Le CEA est membre de six pôles plus spécifiquement dédiés au développement durable : Capénergies pour les énergies non émettrices de gaz à effet de serre en région PACA, Pôle Nucléaire Bourgogne pour les industries mécaniques et métallurgiques, S2E2 dans le domaine de l'énergie électrique dans le Centre et en Limousin, Tenerrdis pour les nouvelles énergies et les énergies renouvelables en Rhône-Alpes, Trimatec pour la valorisation des technologies issues du nucléaire en Languedoc-Roussillon, Rhône-Alpes et PACA, et Mov'eo pour les transports collectifs et l'automobile en Ile-de-France, Haute-Normandie et Basse-Normandie.
Tout dépend de ce que vous entendez par « pilotage », mais il est difficile de vous répondre car selon les pôles et leur thématique, ce ne sont pas les mêmes ministères qui interviennent – je ne sais s'ils pilotent. Lorsqu'il s'agit de micro-électronique, de logiciels ou de systèmes embarqués, c'est plutôt le ministère de l'Économie, de l'industrie et de l'emploi, qui a d'ailleurs une vision stratégique de ce domaine très pertinente par rapport à celle des grands industriels mondiaux du secteur. Lorsqu'il s'agit de développement durable, c'est plutôt, comme il est logique, le ministère de l'Écologie, de l'énergie, du développement durable et de l'aménagement du territoire qui s'implique. Le ministère de la Recherche, lui, intervient plutôt de manière transversale.
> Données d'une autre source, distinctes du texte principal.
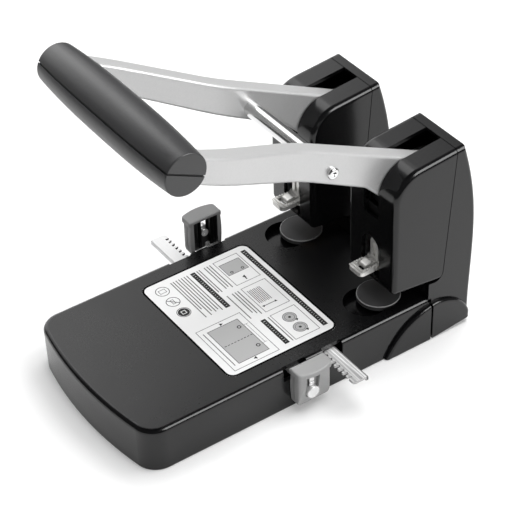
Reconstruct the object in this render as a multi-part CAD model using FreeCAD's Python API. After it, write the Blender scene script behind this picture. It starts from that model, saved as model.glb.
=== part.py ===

Dès lors que sont associés des opérateurs comme les universités ou les grands organismes de recherche, placés sous sa tutelle, son intervention est pour ainsi dire « pervasive ». Je ne dirais pas qu'il pilote les pôles, mais il se préoccupe fortement de la qualité de la recherche.
Il a un rôle stratégique au niveau de l'ANR, notamment des relations que celle-ci doit tisser avec les grands organismes de recherche pour la détermination des choix stratégiques.
Sans dire qu'elle n'en tient pas compte, je ne suis pas certain que la programmation de l'ANR soit structurée autour des objectifs des pôles de compétitivité.